The hotel itself is a marvel of modern architecture in black and neon set sharply against bright, pristine snow, while its interior brings to mind the unforgettable and deeply ’70s mise-en-scene of cult classics like MESSIAH OF EVIL. The score by pioneering Estonian synth programmer and prog rocker Sven Grünberg, composed on an EMS Synthi 100, is an ethereal auditory dreamscape.

Special thanks to the Estonian Film Institute.


VIGIL

VIGIL
Dir. Vincent Ward, 1984.
New Zealand. 90 min.
In English.

WEDNESDAY, APRIL 3 – 10 PM
FRIDAY, APRIL 12 – MIDNIGHT
TUESDAY, APRIL 23 – 10 PM
MONDAY, APRIL 29 – 7:30 PM

[ TICKETS ]

The first New Zealand film ever to compete in Cannes, VIGIL is an unsettling, atmospheric drama about an eleven-year-old girl named Toss who witnesses the falling death of her father while out herding sheep on their remote farm. The only other witness is a mysterious hunter, Ethan, who carries her father’s body back home. Shortly afterward, Ethan begins working on the farm with Toss’s grandfather, Birdie. As Ethan’s relationship with her mother becomes sexually charged, Toss’s distrust toward him increases in complexity. We see the world through the eyes of a girl on the precipice of teenagehood as she experiences change, loss, and the invasion of her small, isolated world. Breathtaking imagery and unorthodox framing are complimented by composer Jack Body’s score, which combines synthesizers with string instruments to build a restrained soundscape that pierces the film’s potent, unreleased tension. This arthouse coming-of-age story, wearing the clothes of folk horror, is an indispensable contribution to the misty sheepcore canon.
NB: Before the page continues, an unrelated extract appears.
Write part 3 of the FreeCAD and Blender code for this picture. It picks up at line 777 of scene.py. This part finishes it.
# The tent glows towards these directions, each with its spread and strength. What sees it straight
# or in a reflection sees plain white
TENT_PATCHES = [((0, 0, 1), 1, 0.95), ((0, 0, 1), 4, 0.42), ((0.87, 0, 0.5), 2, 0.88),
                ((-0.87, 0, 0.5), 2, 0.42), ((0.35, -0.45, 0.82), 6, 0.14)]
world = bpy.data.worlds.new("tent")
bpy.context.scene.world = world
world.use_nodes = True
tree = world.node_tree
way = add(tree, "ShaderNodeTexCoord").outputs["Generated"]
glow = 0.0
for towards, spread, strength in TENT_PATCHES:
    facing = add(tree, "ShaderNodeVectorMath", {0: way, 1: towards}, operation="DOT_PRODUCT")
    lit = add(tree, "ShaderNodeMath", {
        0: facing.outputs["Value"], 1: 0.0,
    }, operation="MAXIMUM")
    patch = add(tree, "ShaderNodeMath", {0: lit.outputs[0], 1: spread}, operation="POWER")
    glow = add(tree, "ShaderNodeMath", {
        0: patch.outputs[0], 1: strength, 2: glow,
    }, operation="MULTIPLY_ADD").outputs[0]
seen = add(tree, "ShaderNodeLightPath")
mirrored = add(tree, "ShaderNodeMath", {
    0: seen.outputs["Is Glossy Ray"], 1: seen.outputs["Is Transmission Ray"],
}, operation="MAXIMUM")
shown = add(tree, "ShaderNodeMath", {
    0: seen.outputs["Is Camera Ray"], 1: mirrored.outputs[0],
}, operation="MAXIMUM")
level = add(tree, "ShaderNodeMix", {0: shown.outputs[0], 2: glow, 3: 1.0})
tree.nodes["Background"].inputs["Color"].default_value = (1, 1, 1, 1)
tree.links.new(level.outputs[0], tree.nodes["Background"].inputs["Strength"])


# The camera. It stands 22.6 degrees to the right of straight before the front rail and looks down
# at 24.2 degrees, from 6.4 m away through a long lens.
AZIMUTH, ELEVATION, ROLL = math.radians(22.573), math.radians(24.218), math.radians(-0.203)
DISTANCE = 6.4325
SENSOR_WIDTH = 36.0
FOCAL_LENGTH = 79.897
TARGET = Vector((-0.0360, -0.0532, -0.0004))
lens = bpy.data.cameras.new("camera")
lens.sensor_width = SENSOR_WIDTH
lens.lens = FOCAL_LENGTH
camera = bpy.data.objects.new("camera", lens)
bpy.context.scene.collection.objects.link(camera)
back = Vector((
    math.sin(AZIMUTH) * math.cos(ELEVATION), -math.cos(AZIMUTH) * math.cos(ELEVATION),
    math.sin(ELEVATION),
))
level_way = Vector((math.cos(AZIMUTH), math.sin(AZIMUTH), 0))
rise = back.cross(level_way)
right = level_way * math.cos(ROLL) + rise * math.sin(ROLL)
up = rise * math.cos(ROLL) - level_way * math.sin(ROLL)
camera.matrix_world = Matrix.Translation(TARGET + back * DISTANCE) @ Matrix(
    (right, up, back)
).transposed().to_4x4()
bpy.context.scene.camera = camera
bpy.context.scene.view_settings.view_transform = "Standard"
SPIRITS OF THE AIR, GREMLINS OF THE CLOUDS

SPIRITS OF THE AIR, GREMLINS OF THE CLOUDS
Dir. Alex Proyas, 1987.
Australia. 93 min.
In English.

FRIDAY, APRIL 5 – MIDNIGHT
WEDNESDAY, APRIL 10 – 10 PM
SUNDAY, APRIL 14 – 7:30 PM
THURSDAY, APRIL 18 – 7:30 PM

[ TICKETS ]

Alex Proyas’s first feature is a striking, surreal, and meditative post-apocalyptic sci-fi set in the Australian outback. The film follows Felix and Betty, two ultra-religious siblings, who have lived their lives in complete isolation until the arrival of Smith, a mysterious wanderer who is attempting to elude vague malicious pursers. Smith and Felix form an unlikely friendship as Felix’s hyperfixation proves to be Smith’s only route to salvation: building a flying machine. Meanwhile, Betty acquires a hyperfixation of her own through her obsessive distrust of Smith.
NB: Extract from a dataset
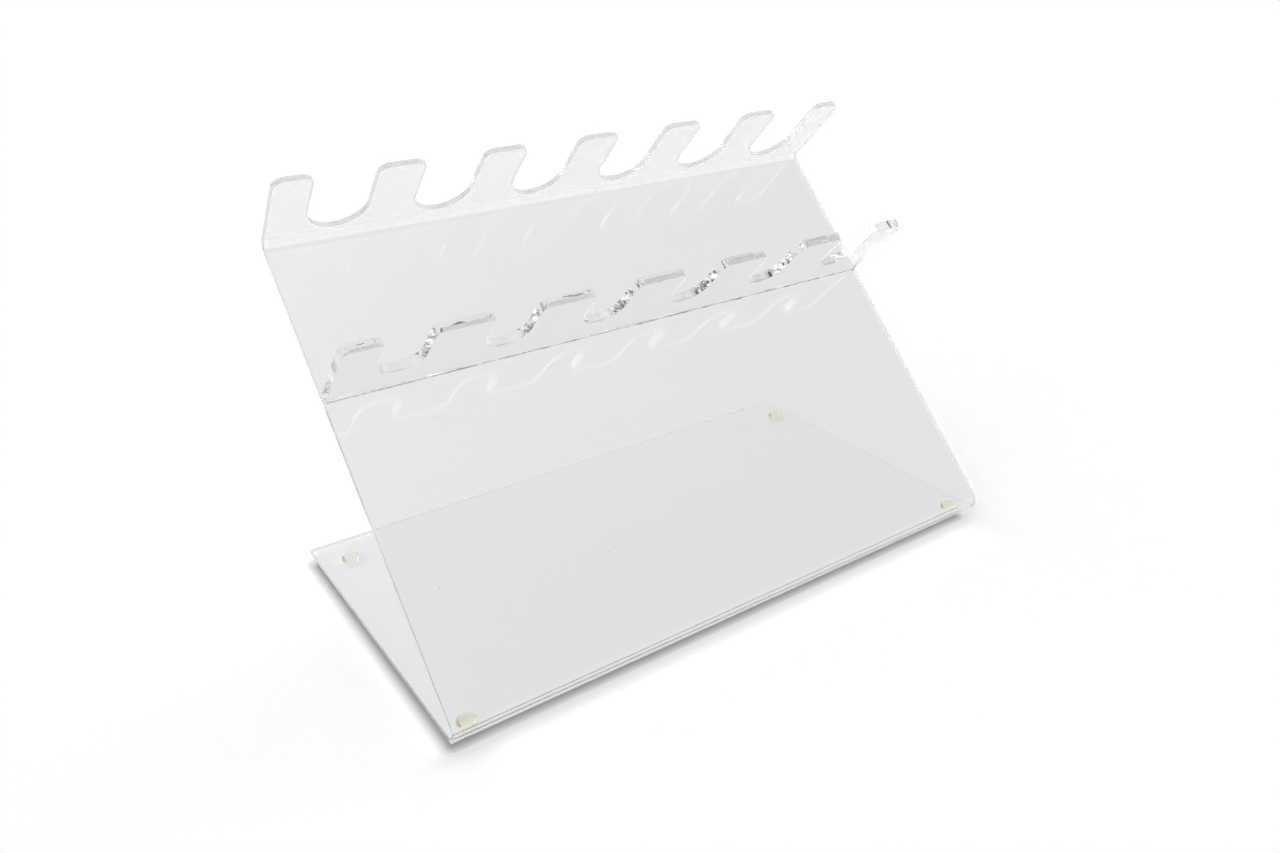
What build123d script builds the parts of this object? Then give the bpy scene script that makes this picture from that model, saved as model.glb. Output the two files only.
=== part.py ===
from build123d import *
import os
from math import radians, sqrt, tan

# A clear acrylic comb rack for hobby tools: a bent sheet, a second comb bonded to its face and four feet.
# X runs along the rows of notches, Y from the front fold to the back edge, Z up.
# The origin is on the surface that the rack stands on, under the middle of its overall box.

# Driving dimensions, in millimetres and degrees
width = 400.0
base_depth = 220.0           # front of the fold to the back edge of the base
sheet = 3.0                  # thickness of the bent sheet
bend_radius = 5.0            # inside radius of both bends
lean = 45.0                  # angle between the base and the panel
panel_length = 303.0         # front of the panel, between the sharp corners of its two bends
flange_reach = 61.0          # square off the front of the panel, to the tips of the upper comb

strip = 6.0                  # thickness of the lower comb
strip_reach = 59.0           # square off the front of the panel, to the tips of the lower comb
strip_height = 203.0         # along the panel, from the fold's sharp corner to the strip's lower face
strip_length = 399.0         # cut a little short of the sheet

notch_count = 6
notch_pitch = 64.0
upper_notch_width = 36.0
upper_notch_root = 9.5       # front of the panel to the bottom of a notch
lower_notch_width = 28.0
lower_notch_root = 20.0
lower_notch_shift = -2.0     # the lower notches stand a little nearer the left end
upper_tip_radius = 6.5
lower_tip_radius = 5.0

seam_size = 1.2              # legs of the cement fillet under the lower comb

foot_diameter = 12.0
foot_height = 4.0
foot_flat = 6.5              # diameter of the flat that the foot stands on
foot_rim = 0.8               # straight wall next to the base
foot_insets = {              # stuck on by hand: distance in from the nearest side, and from the front or back
    "foot_front_left": (13.5, 14.5),
    "foot_front_right": (10.5, 14.5),
    "foot_back_left": (20.0, 21.5),
    "foot_back_right": (11.5, 22.5),
}

# Worked out from the driving dimensions
outside_radius = bend_radius + sheet
fold_setback = outside_radius / tan(radians(lean / 2)) - outside_radius
along_panel = Vector(0, 1, 1) / sqrt(2)
off_panel = Vector(0, -1, 1) / sqrt(2)
back_edge = Vector(0, base_depth / 2, foot_height)
fold_corner = Vector(0, -base_depth / 2 - fold_setback, foot_height)
top_corner = fold_corner + along_panel * panel_length
upper_tip = top_corner + off_panel * flange_reach
strip_corner = fold_corner + along_panel * strip_height
lower_tip = strip_corner + off_panel * strip_reach


def comb_plane(tip):
    """The lower face of a comb: its x is along the row, its y points out of the panel, and y = 0 at the tips."""
    return Plane(origin=tip, x_dir=(1, 0, 0), z_dir=-along_panel)


def cut_notches(plane, notch_width, depth, shift=0.0):
    """A row of U-shaped notches, open at the tips of the comb, through the comb's whole thickness."""
    with BuildSketch(plane) as notches:
        with Locations((shift, 0)):
            with GridLocations(notch_pitch, 0, notch_count, 1):
                SlotOverall(2 * depth, notch_width, rotation=90)
    extrude(notches.sketch, amount=2 * strip, both=True, mode=Mode.SUBTRACT)


def tip_corners(comb, tip):
    """The corner edges of the finger tips, which run through the comb's thickness."""
    return comb.edges().filter_by(Axis(tip, along_panel)).group_by(Axis(tip, off_panel))[-1]


# The bent sheet: base, panel and upper comb, one piece with two bends
with BuildPart() as bent_sheet:
    with BuildSketch(Plane.YZ):
        with BuildLine():
            FilletPolyline(
                (back_edge.Y, back_edge.Z),
                (fold_corner.Y, fold_corner.Z),
                (top_corner.Y, top_corner.Z),
                (upper_tip.Y, upper_tip.Z),
                radius=(outside_radius, bend_radius),
            )
            offset(amount=sheet, side=Side.RIGHT)
        make_face()
    extrude(amount=width / 2, both=True)
    cut_notches(comb_plane(upper_tip), upper_notch_width, flange_reach - upper_notch_root)
    fillet(tip_corners(bent_sheet, upper_tip), upper_tip_radius)

# The lower comb: a thicker strip that stands square off the panel on its long back edge
with BuildPart() as lower_comb:
    with BuildSketch(comb_plane(lower_tip)):
        Rectangle(strip_length, strip_reach, align=(Align.CENTER, Align.MAX))
    extrude(amount=-strip)
    cut_notches(comb_plane(lower_tip), lower_notch_width, strip_reach - lower_notch_root, lower_notch_shift)
    fillet(tip_corners(lower_comb, lower_tip), lower_tip_radius)

# The cement that bonds the lower comb: a hollow fillet in the corner under the strip
seam_plane = Plane(origin=strip_corner, x_dir=off_panel, z_dir=(1, 0, 0))
with BuildPart() as cement_seam:
    with BuildSketch(seam_plane):
        with BuildLine():
            Polyline((seam_size, 0), (0, 0), (0, seam_size))
            RadiusArc((0, seam_size), (seam_size, 0), -seam_size)
        make_face()
    extrude(amount=strip_length / 2, both=True)


def foot(x, y):
    """A domed foot stuck to the underside of the base, with a small flat to stand on."""
    radius = foot_diameter / 2
    with BuildPart() as made:
        with BuildSketch(Plane(origin=(x, y, 0), x_dir=(1, 0, 0), z_dir=(0, -1, 0))):
            with BuildLine():
                Polyline(
                    (foot_flat / 2, 0),
                    (0, 0),
                    (0, foot_height),
                    (radius, foot_height),
                    (radius, foot_height - foot_rim),
                )
                RadiusArc((radius, foot_height - foot_rim), (foot_flat / 2, 0), radius)
            make_face()
        revolve(axis=Axis((x, y, 0), (0, 0, 1)))
    return made


feet = {}
for name, (side_inset, end_inset) in foot_insets.items():
    side = -1 if name.endswith("left") else 1
    end = -1 if "front" in name else 1
    feet[name] = foot(side * (width / 2 - side_inset), end * (base_depth / 2 - end_inset))

pieces = {"bent_sheet": bent_sheet, "lower_comb": lower_comb, "cement_seam": cement_seam, **feet}
os.makedirs("parts", exist_ok=True)
for name, piece in pieces.items():
    piece.part.label = name
    export_step(piece.part, f"parts/{name}.step")
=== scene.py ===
from math import cos, pi, radians, sin, sqrt, tan

import bmesh
import bpy
from mathutils import Matrix, Vector, noise


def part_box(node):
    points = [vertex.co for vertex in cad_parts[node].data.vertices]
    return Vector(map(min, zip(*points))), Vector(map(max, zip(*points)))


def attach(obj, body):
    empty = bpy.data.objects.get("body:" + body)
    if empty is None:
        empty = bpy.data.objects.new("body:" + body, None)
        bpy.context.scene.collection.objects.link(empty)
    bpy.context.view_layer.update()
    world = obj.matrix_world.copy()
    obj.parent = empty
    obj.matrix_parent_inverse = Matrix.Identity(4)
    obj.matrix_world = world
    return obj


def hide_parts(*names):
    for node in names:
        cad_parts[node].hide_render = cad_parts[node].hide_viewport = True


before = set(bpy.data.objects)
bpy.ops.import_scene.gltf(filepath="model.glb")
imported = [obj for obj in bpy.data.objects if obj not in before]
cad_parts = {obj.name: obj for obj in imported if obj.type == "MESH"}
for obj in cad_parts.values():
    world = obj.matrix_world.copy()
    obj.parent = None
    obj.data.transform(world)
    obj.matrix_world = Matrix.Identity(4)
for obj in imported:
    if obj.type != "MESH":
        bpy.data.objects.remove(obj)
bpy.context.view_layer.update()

# Sizes of the rack, in metres. The places come from the frame.
SHEET = 0.003                # the bent sheet
STRIP = 0.006                # the lower comb
BEND = 0.005                 # inside radius of both bends
OUTSIDE = BEND + SHEET
LEAN = radians(45)
NOTCHES = 6
PITCH = 0.064
UPPER = {"reach": 0.061, "notch": 0.036, "root": 0.0095, "shift": 0.0, "tip": 0.0065}
LOWER = {"reach": 0.059, "notch": 0.028, "root": 0.020, "shift": -0.002, "tip": 0.005}
EDGE_ROUND = 0.00022         # the cut edges are very slightly rounded
SHARP = radians(40)          # an edge that turns by more than this is a cut edge
BOND_GAP = 0.00002           # the width of the cemented joint

sheet_lo, sheet_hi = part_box("bent_sheet")
comb_lo, comb_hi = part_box("lower_comb")
HALF = sheet_hi.x
BASE_BOTTOM = sheet_lo.z
ALONG = Vector((0, cos(LEAN), sin(LEAN)))      # up the panel
OFF = Vector((0, -sin(LEAN), cos(LEAN)))       # square off the front of the panel
ACROSS = Vector((1, 0, 0))
FOLD_TANGENT = OUTSIDE / tan(LEAN / 2)         # from the fold's sharp corner to where its arc starts
FOLD_CORNER = Vector((0, sheet_lo.y + OUTSIDE - FOLD_TANGENT, BASE_BOTTOM))
PANEL = (sheet_hi.z - BASE_BOTTOM) / sin(LEAN) - UPPER["reach"] - SHEET
TOP_CORNER = FOLD_CORNER + ALONG * PANEL
STRIP_AT = (comb_lo.z - BASE_BOTTOM) / sin(LEAN)
STRIP_CORNER = FOLD_CORNER + ALONG * STRIP_AT


# ---------------------------------------------------------------- shapes

FOLD_STEPS = 36              # flat facets in the front fold
BEND_STEPS = 28              # and in the top bend
BOND_ROW = FOLD_STEPS + 2    # the row of the panel, between two stations, that the lower comb is cemented to
EDGE, BOND = 1, 2            # material slots of the sheet and of the lower comb, where slot 0 is the skin


def arc(centre, radius, start, turn, steps):
    """Points on an arc, as (x, y) pairs."""
    angles = [start + turn * i / steps for i in range(steps + 1)]
    return [(centre[0] + radius * cos(angle), centre[1] + radius * sin(angle)) for angle in angles]


def comb_outline(half, comb):
    """The free edge of a comb from left to right, as (x, v), where v is the distance off the panel."""
    reach, radius = comb["reach"], comb["notch"] / 2
    tip = comb["tip"]
    centres = [comb["shift"] + PITCH * (i - (NOTCHES - 1) / 2) for i in range(NOTCHES)]
    lefts = [-half] + [c + radius for c in centres]
    rights = [c - radius for c in centres] + [half]
    points = []
    for finger, (left, right) in enumerate(zip(lefts, rights)):
        points += arc((left + tip, reach - tip), tip, pi, -pi / 2, 8)
        points += arc((right - tip, reach - tip), tip, pi / 2, -pi / 2, 8)
        if finger < NOTCHES:
            points += arc((centres[finger], comb["root"] + radius), radius, pi, pi, 40)
    return points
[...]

SPIRITS OF THE AIR, GREMLINS OF THE CLOUDS is a low-budget audiovisual tour-de-force. The film’s quirkiness and borderline steampunk aesthetics walk a fine line that never crosses over from inventiveness into cringe. While synthesizers typically bring to mind tight, catchy electronic melodies, they are, at their core, experimental instruments of infinite possibilities; composer Peter Miller expertly captures the film’s arid isolation with his lingering, dissonant score. If you’ve ever longed to watch a version of MAD MAX that was inspired by Tarkovsky, this is the film for you.